# [Given task]
Reproduce the material that follows, please, but only from its first line to the line containing "glue_flap_width = 15.0", inclusive.

# [Source excerpt]
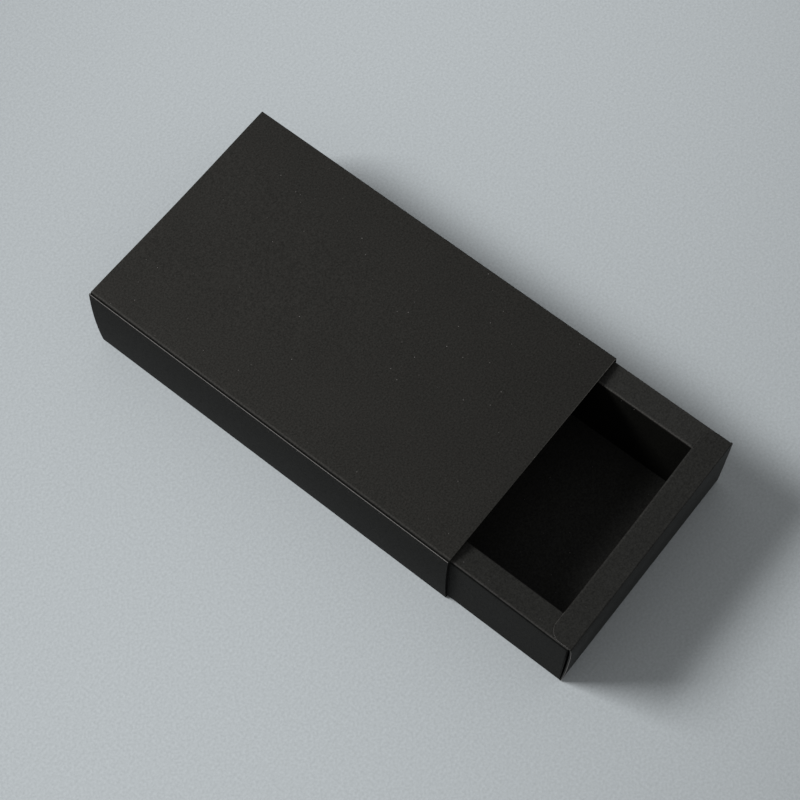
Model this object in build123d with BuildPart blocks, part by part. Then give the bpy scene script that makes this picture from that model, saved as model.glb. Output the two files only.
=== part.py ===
"""Sliding drawer gift box: a folded card tray that slides in an open-ended folded card sleeve.

Millimetres, +Z up. The origin is the centre of the sleeve's underside. The sleeve runs along Y,
and the tray comes out of its mouth towards -Y. Each panel between two creases, and each flap and
tab, is a solid of its own, one thickness of card, and meets its neighbours at the creases.
"""
from build123d import *
import os

os.makedirs("parts", exist_ok=True)

# ---------------------------------------------------------------- driving sizes
card = 0.45                 # thickness of the card that both sheets are cut from
crease_radius = 0.4         # outside of a crease

sleeve_width = 100.8        # across the side creases, outside
sleeve_length = 170.0
sleeve_height = 40.0
side_bow = 1.2              # how far the middle of each sleeve side stands out past its creases
glue_flap_width = 15.0      # flap on the top panel's left crease, glued inside the left side

rim_width = 10.2            # flat top of the tray's hollow walls
wall_lean = 2.5             # how far an inner wall's foot stands inwards of its top
rim_end_radius = 5.0        # round inner corners of the two rims that lie on top
tuck_flap_width = 8.0       # flap at an inner wall's foot, turned back under the rim
tuck_flap_taper = 4.0       # corner cut off each end of a tuck flap
corner_tab_length = 18.0    # tab on a side wall's end, folded behind the end wall
corner_tab_taper = 5.0      # corner cut off a tab's free edge
front_bow_left = 1.2        # how far the front wall's raw left edge springs out at mid-height
front_bow_right = 0.1       # the same at its right edge, where it lies nearly flat
pull_out = 52.3             # how far the tray's front stands out of the sleeve's mouth

# ---------------------------------------------------------------- clearances
glue_line = 0.05            # glue between the flap and the left side
side_clearance = 0.3        # tray to sleeve, each side
floor_clearance = 0.15      # tray's underside to the sleeve's bottom panel
head_clearance = 1.25       # upper rims to the sleeve's top panel
end_recess = 0.5            # tray's ends inside the sleeve's mouths when it is shut
fold_gap = 0.1              # between tray panels that stand side by side without a crease
rim_end_inset = 0.3         # ends of the upper rims inside the tray's sides

# ---------------------------------------------------------------- places worked out from them
half_sleeve = sleeve_width / 2
bore_left = -half_sleeve + 2 * card + glue_line  # inside the glued double thickness
bore_right = half_sleeve - card
bore_floor = card
bore_ceiling = sleeve_height - card

half_width = (bore_right - bore_left) / 2 - side_clearance
half_length = sleeve_length / 2 - end_recess
tray_base = bore_floor + floor_clearance
tray_floor_top = tray_base + card
upper_rim_top = bore_ceiling - head_clearance   # rims of the two end walls
lower_rim_top = upper_rim_top - card            # rims of the two side walls, one card lower

UP = Vector(0, 0, 1)
LEFT = Vector(-1, 0, 0)
RIGHT = Vector(1, 0, 0)
FRONT = Vector(0, -1, 0)
REAR = Vector(0, 1, 0)
tray_middle = Vector((bore_left + bore_right) / 2, -sleeve_length / 2 - pull_out + half_length, 0)


def upright(direction, origin=tray_middle):
    """Upright plane: its x runs along direction, its y up."""
    return Plane(origin=origin, x_dir=direction, z_dir=direction.cross(UP))


def level(direction, height):
    """Level plane at a height through the tray's middle: its x runs along direction."""
    return Plane(origin=tray_middle + UP * height, x_dir=direction, z_dir=UP)


def write(piece, label):
    """Label a finished piece and write it."""
    piece.part.label = label
    export_step(piece.part, f"parts/{label}.step")


# ---------------------------------------------------------------- sleeve: top and bottom panels
for label, underside in (("sleeve_bottom_panel", 0), ("sleeve_top_panel", bore_ceiling)):
    with BuildPart() as flat_panel:
        with BuildSketch(Plane.XY.offset(underside)):
            Rectangle(sleeve_width - 2 * card, sleeve_length)
        extrude(amount=card)
    write(flat_panel, label)


# ---------------------------------------------------------------- bowed panels
def bowed_strip(outside, bottom, top, bow, creases):
    """Upright section of one thickness of card, bowed outwards between bottom and top.

    Its outside face starts and ends at x = outside. Creases names the ends, "bottom" and "top",
    where the card folds on to the next panel and its outside corner is round.
    """
    middle = (bottom + top) / 2
    inside = outside - card
    with BuildSketch() as strip:
        with BuildLine():
            ThreePointArc((outside, bottom), (outside + bow, middle), (outside, top))
            Line((outside, top), (inside, top))
            ThreePointArc((inside, top), (inside + bow, middle), (inside, bottom))
            Line((inside, bottom), (outside, bottom))
        make_face()
        corners = {
            "bottom": strip.vertices().group_by(Axis.Y)[0].sort_by(Axis.X)[-1],
            "top": strip.vertices().group_by(Axis.Y)[-1].sort_by(Axis.X)[-1],
        }
        for crease in creases:
            fillet(corners[crease], crease_radius)
    return strip.sketch


# ---------------------------------------------------------------- sleeve: bowed sides
# the left side's top is a raw edge; every other edge along the sleeve is a crease
SLEEVE_SIDES = (
    ("sleeve_left_side_panel", LEFT, ["bottom"]),
    ("sleeve_right_side_panel", RIGHT, ["bottom", "top"]),
)
sleeve_middle = Vector(0, 0, 0)

for label, direction, creases in SLEEVE_SIDES:
    with BuildPart() as side_panel:
        with BuildSketch(upright(direction, sleeve_middle)):
            add(bowed_strip(half_sleeve, 0, sleeve_height, side_bow, creases))
        extrude(amount=sleeve_length / 2, both=True)
    write(side_panel, label)

with BuildPart() as glue_flap:
    with BuildSketch(upright(LEFT, sleeve_middle)):
        add(bowed_strip(half_sleeve - card - glue_line, 0, sleeve_height, side_bow, []))
        with Locations((half_sleeve, bore_ceiling - glue_flap_width / 2)):
            Rectangle(half_sleeve, glue_flap_width, mode=Mode.INTERSECT)
    extrude(amount=sleeve_length / 2, both=True)
write(glue_flap, "sleeve_glue_flap")

# ---------------------------------------------------------------- tray: floor
with BuildPart() as tray_floor:
    with BuildSketch(level(RIGHT, tray_base)):
        Rectangle(2 * (half_width - card), 2 * (half_length - card))
    extrude(amount=card)
write(tray_floor, "tray_floor")


# ---------------------------------------------------------------- tray: its four hollow walls
def outer_wall_section(reach, rim_top):
    """Section of an outer wall: x is the distance from the tray's middle, y the height."""
    with BuildSketch() as section:
        with Locations((reach - card, tray_base)):
            Rectangle(card, rim_top - tray_base, align=Align.MIN)
        fillet(section.vertices().group_by(Axis.X)[-1], crease_radius)
    return section.sketch


def inner_wall_section(reach, rim_top):
    """Section of an inner wall, which leans outwards from its foot to the rim's inner edge."""
    head = reach - rim_width
    foot = head - wall_lean
    with BuildSketch() as section:
        with BuildLine():
            Polyline(
                (foot, tray_floor_top),
                (foot + card, tray_floor_top),
                (head + card, rim_top - card),
                (head, rim_top - card),
                close=True,
            )
        make_face()
    return section.sketch


def tuck_flap_outline(reach, rim_top, half_span):
    """Outline of a tuck flap on the floor, from its leaning inner wall outwards."""
    lean_in_flap = wall_lean * card / (rim_top - card - tray_floor_top)
    crease = reach - rim_width - wall_lean + card + lean_in_flap
    with BuildSketch() as outline:
        with Locations((crease + tuck_flap_width / 2, 0)):
            Rectangle(tuck_flap_width, 2 * half_span)
        chamfer(outline.vertices().group_by(Axis.X)[-1], tuck_flap_taper)
    return outline.sketch


# the two side walls: their rims run the whole length, under the ends of the upper rims
side_wall_half_span = half_length - card
side_inner_half_span = half_length - 2 * card - fold_gap

for name, direction in (("tray_left", LEFT), ("tray_right", RIGHT)):
    with BuildPart() as outer_wall:
        with BuildSketch(upright(direction)):
            add(outer_wall_section(half_width, lower_rim_top))
        extrude(amount=side_wall_half_span, both=True)
    write(outer_wall, f"{name}_outer_wall")

    with BuildPart() as lower_rim:
        with BuildSketch(upright(direction)):
            with Locations((half_width - rim_width, lower_rim_top - card)):
                Rectangle(rim_width - card, card, align=Align.MIN)
        extrude(amount=side_wall_half_span, both=True)
    write(lower_rim, f"{name}_rim")

    with BuildPart() as inner_wall:
        with BuildSketch(upright(direction)):
            add(inner_wall_section(half_width, lower_rim_top))
        extrude(amount=side_inner_half_span, both=True)
    write(inner_wall, f"{name}_inner_wall")

    with BuildPart() as tuck_flap:
        with BuildSketch(level(direction, tray_floor_top)):
            add(tuck_flap_outline(half_width, lower_rim_top, side_inner_half_span))
        extrude(amount=card)
    write(tuck_flap, f"{name}_tuck_flap")

# the two end walls: their rims lie on top, and their inner walls stand between the side ones
end_inner_top_half_span = half_width - rim_width - fold_gap
end_inner_foot_half_span = end_inner_top_half_span - wall_lean
side_rim_underside = lower_rim_top - card

with BuildPart() as rear_outer_wall:
    with BuildSketch(upright(REAR)):
        add(outer_wall_section(half_length, upper_rim_top))
    extrude(amount=half_width, both=True)
write(rear_outer_wall, "tray_rear_outer_wall")

# the front wall is held by its top and bottom creases alone, and its left edge has sprung out
with BuildPart() as front_outer_wall:
    for side, bow in ((LEFT, front_bow_left), (RIGHT, front_bow_right)):
        with BuildSketch(upright(FRONT, tray_middle + side * half_width)):
            add(bowed_strip(half_length, tray_base, upper_rim_top, bow, ["bottom", "top"]))
    loft(ruled=True)
write(front_outer_wall, "tray_front_outer_wall")

for name, direction in (("tray_front", FRONT), ("tray_rear", REAR)):
    with BuildPart() as upper_rim:
        with BuildSketch(level(direction, lower_rim_top)):
            with Locations((half_length - (rim_width + card) / 2, 0)):
                Rectangle(rim_width - card, 2 * (half_width - rim_end_inset))
            fillet(vertices().group_by(Axis.X)[0], rim_end_radius)
        extrude(amount=card)
    write(upper_rim, f"{name}_rim")

    with BuildPart() as inner_wall:
        with BuildSketch(upright(direction)):
            add(inner_wall_section(half_length, upper_rim_top))
        extrude(amount=half_width, both=True)
        with BuildSketch(upright(direction.cross(UP))):
            with BuildLine():
                Polyline(
                    (-end_inner_foot_half_span, tray_floor_top),
                    (end_inner_foot_half_span, tray_floor_top),
                    (end_inner_top_half_span, side_rim_underside),
                    (end_inner_top_half_span, lower_rim_top),
                    (-end_inner_top_half_span, lower_rim_top),
                    (-end_inner_top_half_span, side_rim_underside),
                    close=True,
                )
            make_face()
        extrude(amount=half_length, both=True, mode=Mode.INTERSECT)
    write(inner_wall, f"{name}_inner_wall")

    with BuildPart() as tuck_flap:
        with BuildSketch(level(direction, tray_floor_top)):
            add(tuck_flap_outline(half_length, upper_rim_top, end_inner_foot_half_span))
        extrude(amount=card)
    write(tuck_flap, f"{name}_tuck_flap")

# ---------------------------------------------------------------- tray: corner tabs
tab_foot = tray_floor_top + fold_gap
tab_top = side_rim_underside - fold_gap
tab_distance = half_length - 1.5 * card         # middle of the tab's thickness, behind an end wall

for end, towards_end in (("front", FRONT), ("rear", REAR)):
    for side, towards_side in (("left", LEFT), ("right", RIGHT)):
        with BuildPart() as corner_tab:
            with BuildSketch(upright(towards_side, tray_middle + towards_end * tab_distance)):
                with Locations((half_width - card - corner_tab_length, tab_foot)):
                    Rectangle(corner_tab_length, tab_top - tab_foot, align=Align.MIN)
                chamfer(vertices().group_by(Axis.X)[0], corner_tab_taper)
            extrude(amount=card / 2, both=True)
        write(corner_tab, f"tray_{end}_{side}_corner_tab")
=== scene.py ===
import math

import bpy
import numpy as np
from mathutils import Matrix, Vector


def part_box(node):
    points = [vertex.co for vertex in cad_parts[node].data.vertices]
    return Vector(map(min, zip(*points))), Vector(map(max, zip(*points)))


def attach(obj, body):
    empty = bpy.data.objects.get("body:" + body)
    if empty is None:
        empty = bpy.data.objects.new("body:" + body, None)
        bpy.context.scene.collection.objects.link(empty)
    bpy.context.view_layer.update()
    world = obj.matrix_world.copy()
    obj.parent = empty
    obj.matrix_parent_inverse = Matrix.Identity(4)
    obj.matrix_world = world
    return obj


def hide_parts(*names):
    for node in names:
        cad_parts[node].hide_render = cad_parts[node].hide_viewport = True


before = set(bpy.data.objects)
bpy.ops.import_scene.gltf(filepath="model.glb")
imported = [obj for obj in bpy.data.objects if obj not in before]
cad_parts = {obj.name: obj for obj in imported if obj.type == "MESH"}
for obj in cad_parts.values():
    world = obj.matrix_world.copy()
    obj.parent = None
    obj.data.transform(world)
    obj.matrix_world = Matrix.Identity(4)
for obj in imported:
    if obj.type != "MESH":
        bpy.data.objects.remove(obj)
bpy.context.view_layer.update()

bl_info = {
    "name": "Sliding drawer gift box",
    "version": (1, 0, 0),
    "blender": (4, 5, 0),
    "location": "3D View > Sidebar > Drawer Box",
    "description": "Folded matt black card sleeve and drawer tray, with creases and raw cut edges",
    "category": "Add Mesh",
}

MM = 0.001

# ---------------------------------------- places read from the frame
X, Y, Z = 0, 1, 2
LOW, HIGH = 0, 1

TOP_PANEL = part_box("sleeve_top_panel")
GLUE_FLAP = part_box("sleeve_glue_flap")
TRAY_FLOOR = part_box("tray_floor")
RIGHT_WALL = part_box("tray_right_outer_wall")
RIGHT_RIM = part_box("tray_right_rim")
RIGHT_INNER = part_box("tray_right_inner_wall")
RIGHT_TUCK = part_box("tray_right_tuck_flap")
REAR_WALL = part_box("tray_rear_outer_wall")
REAR_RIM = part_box("tray_rear_rim")
REAR_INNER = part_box("tray_rear_inner_wall")
REAR_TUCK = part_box("tray_rear_tuck_flap")
CORNER_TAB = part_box("tray_rear_right_corner_tab")

CARD = TOP_PANEL[HIGH][Z] - TOP_PANEL[LOW][Z]
HALF_SLEEVE = TOP_PANEL[HIGH][X] + CARD
SLEEVE_MOUTH = TOP_PANEL[LOW][Y]
SLEEVE_REAR = TOP_PANEL[HIGH][Y]
SLEEVE_HEIGHT = TOP_PANEL[HIGH][Z]
FLAP_REACH = -(GLUE_FLAP[HIGH][X] - CARD)
FLAP_WIDTH = GLUE_FLAP[HIGH][Z] - GLUE_FLAP[LOW][Z]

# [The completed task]
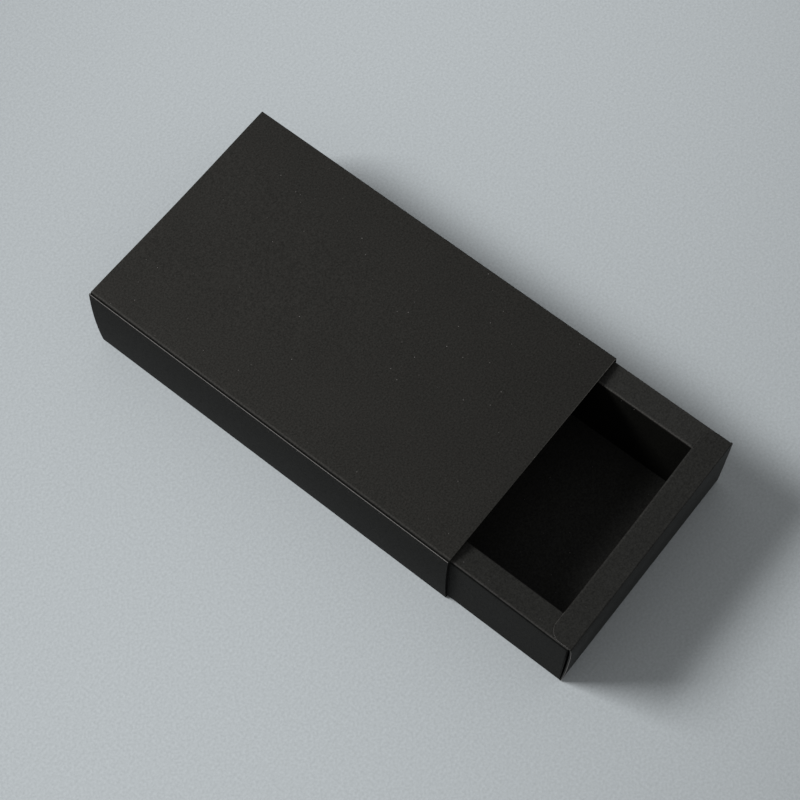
Model this object in build123d with BuildPart blocks, part by part. Then give the bpy scene script that makes this picture from that model, saved as model.glb. Output the two files only.
=== part.py ===
"""Sliding drawer gift box: a folded card tray that slides in an open-ended folded card sleeve.

Millimetres, +Z up. The origin is the centre of the sleeve's underside. The sleeve runs along Y,
and the tray comes out of its mouth towards -Y. Each panel between two creases, and each flap and
tab, is a solid of its own, one thickness of card, and meets its neighbours at the creases.
"""
from build123d import *
import os

os.makedirs("parts", exist_ok=True)

# ---------------------------------------------------------------- driving sizes
card = 0.45                 # thickness of the card that both sheets are cut from
crease_radius = 0.4         # outside of a crease

sleeve_width = 100.8        # across the side creases, outside
sleeve_length = 170.0
sleeve_height = 40.0
side_bow = 1.2              # how far the middle of each sleeve side stands out past its creases
glue_flap_width = 15.0      # flap on the top panel's left crease, glued inside the left side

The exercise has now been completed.